Karenine

Karenine é o cão de Tomas e Tereza, personagens de A insustentável leveza do ser, de Milan Kundera. Representa a bondade como oposição ao fundo do ser humano (num cenário que é controlado pelo regime soviético). A beleza de um cão é fascinante. O Tó, por exemplo, tinha um cão que o mordeu, por isso teve de se desfazer dele. No entanto, quando se fala do cão, o Tó chora, sente a sua falta, como se tivesse encontrado naquele animal a única forma de poder ser compreendido, de ser amado e acompanhado incondicionalmente. 

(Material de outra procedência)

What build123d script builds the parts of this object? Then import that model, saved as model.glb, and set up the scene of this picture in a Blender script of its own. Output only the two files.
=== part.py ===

Entre nós, humanos, parece existir quase sempre uma obrigatoriedade dentro do amor. Pedimo-lo e damo-lo porque o queremos de volta. Há uma passagem de que eu gosto muito no livro de Kundera, no capítulo “O sorriso de Karenine”: “É um amor desinteressado. Tereza não quer nada de Karenine. Nem sequer exige que ele a ame. Nunca se atormentou com as perguntas que atormentam os homens e as mulheres: gostará ele de mim? Já terá amado alguém mais do que me ama a mim? Amar-me-á mais do que eu o amo? Todas essas perguntas que questionam o amor, que o medem, perscrutam, o inspeccionam, arriscarão a matá-lo na casca? Se somos incapazes de amar, talvez seja por desejarmos ser amados, ou seja, por queremos alguma coisa do outro (o seu amor), em vez de chegarmos junto dele sem reivindicações e não querermos senão a sua simples presença.” 

Conversei com o meu pai sobre os cães que já fizeram parte da nossa vida. Todos eles se tornaram especiais de alguma forma. O Gipsy, o Sugar, a Dama, o Sun, o Quima. Às vezes, só queremos ser compreendidos sem as palavras. Não é necessário que alguém nos diga eu percebo-te. É preciso, isso sim, que o amor consiga respirar na leveza, longe dos muros que nos separam, longe da ideia de posse, que é a de se achar que se pode ter alguém. O amor acontece quando simplesmente estamos.